Letters of support from the firms were filed with the FCC on Monday, the New York Times reports, with Friday being the deadline for supporting comments. That means we’ll likely see other firms jumping in to support the deal throughout the week. The deadline for opposing comments, which would join with criticism from Sprint and consumer advocate groups, was last week.
In general, the firms supported AT&T’s notion that buying T-Mobile will help to improve its network and ultimately deliver better mobile broadband to consumers across the country. Last week at the D9 conference, AT&T CEO Ralph de la Vega argued that combining the two carrier’s networks would equal five to ten years’ worth of individual network improvements in New York City and San Francisco.

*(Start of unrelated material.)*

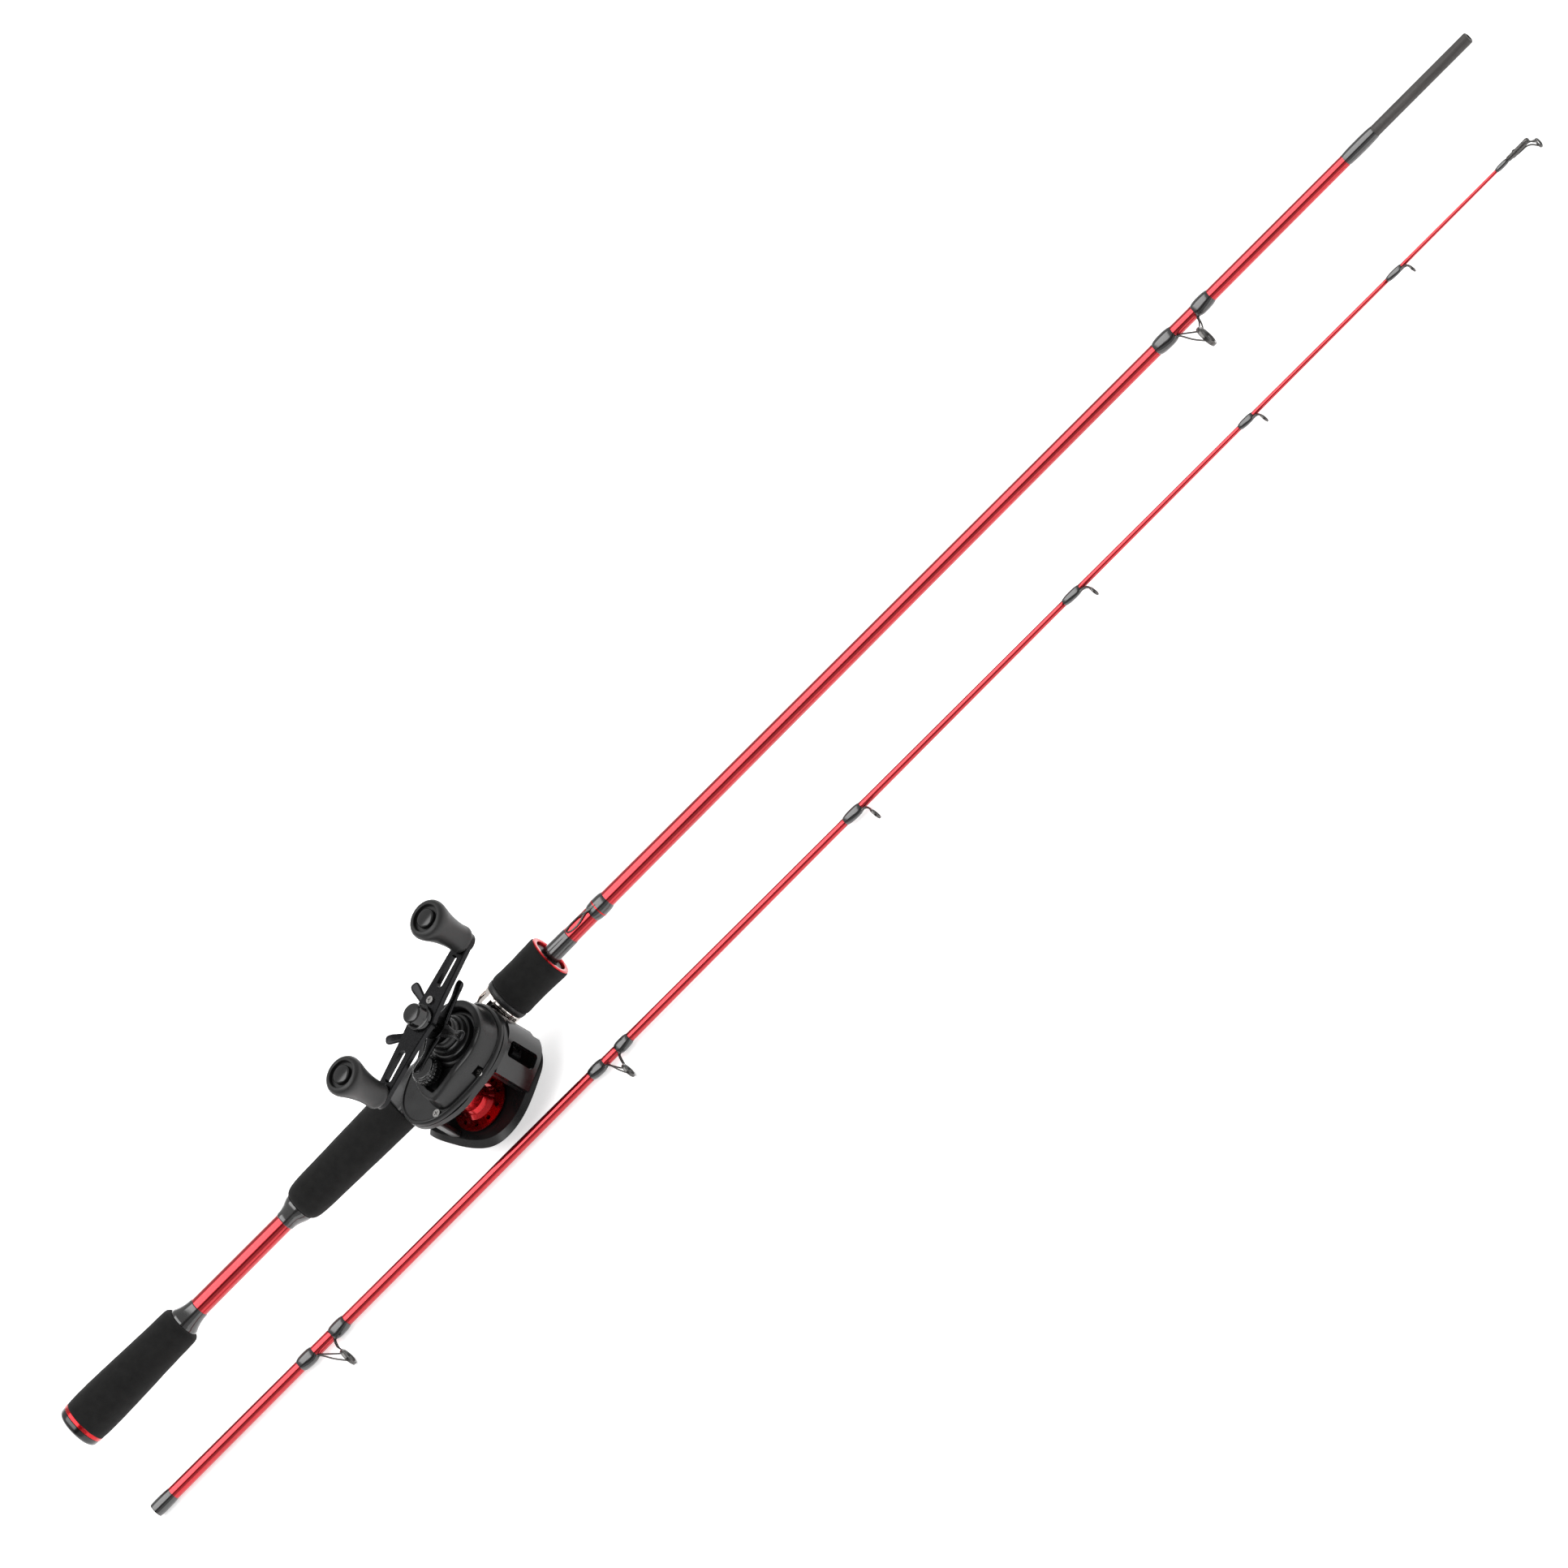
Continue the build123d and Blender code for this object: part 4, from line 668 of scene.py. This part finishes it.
ARM_THROW = 45.0
STAR_ANGLES = (27, 99, 171, 243, 315)
HOOD_TONGUES = ((0, 62), (86, 12), (118, 9), (-86, 12), (-118, 9))      # middle, half width in degrees
TONGUE_START = 309.4        # mm along the butt section
TONGUE_LENGTH = 7.6
TONGUE_OUTER = 12.0
TONGUE_INNER = 10.5
TONGUE_ROWS = 16
TONGUE_ACROSS = 28
FINGER_SEGMENTS = 28


def smoothstep(value):
    """Smooth rise from 0 to 1."""
    value = min(1.0, max(0.0, value))
    return value * value * (3 - 2 * value)


def polar_loop(points, middle, steps=24):
    """Closed smooth curve through points, read off at even angles about a middle point."""
    size = len(points)
    dense = []
    for i in range(size):
        p0, p1, p2, p3 = (points[(i + k - 1) % size] for k in range(4))
        for k in range(steps):
            x, y = (between(*values, k / steps) for values in zip(p0, p1, p2, p3))
            dx, dy = x - middle[0], y - middle[1]
            dense.append((math.atan2(dy, dx) % (2 * math.pi), math.hypot(dx, dy)))
    dense.sort()
    first, last = dense[0], dense[-1]
    dense = [(last[0] - 2 * math.pi, last[1]), *dense, (first[0] + 2 * math.pi, first[1])]
    loop, place = [], 0
    for i in range(LOOP):
        angle = 2 * math.pi * i / LOOP
        while dense[place + 1][0] < angle:
            place += 1
        (a0, r0), (a1, r1) = dense[place], dense[place + 1]
        radius = r0 + (r1 - r0) * (angle - a0) / max(1e-9, a1 - a0)
        loop.append((middle[0] + radius * math.cos(angle), middle[1] + radius * math.sin(angle)))
    return loop


def inset(loop, amount):
    """The same loop moved inwards along its normals."""
    moved = []
    for i, (x, y) in enumerate(loop):
        ax, ay = loop[i - 1]
        bx, by = loop[(i + 1) % len(loop)]
        length = math.hypot(bx - ax, by - ay)
        moved.append((x - (by - ay) / length * amount, y + (bx - ax) / length * amount))
    return moved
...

“Many policy-related efforts will not be able to quickly address near-term capacity needs,” the Microsoft-led group wrote. “The F.C.C. must seriously weigh the benefits of this merger and approve it.”
Other companies lending their support to the deal on Monday include BlackBerry maker Research in Motion, Yahoo and Oracle. The VC firms include Sequoia Partners and Kleiner Perkins Caufield & Byers. It’s not that surprising that big tech companies and VC firms would support the deal when they have much to gain from it.
Opponents to the deal argue that, as useful as it would be to have AT&T’s network almost instantly improved, it would be harmful to both competition and innovation among US cellular carriers.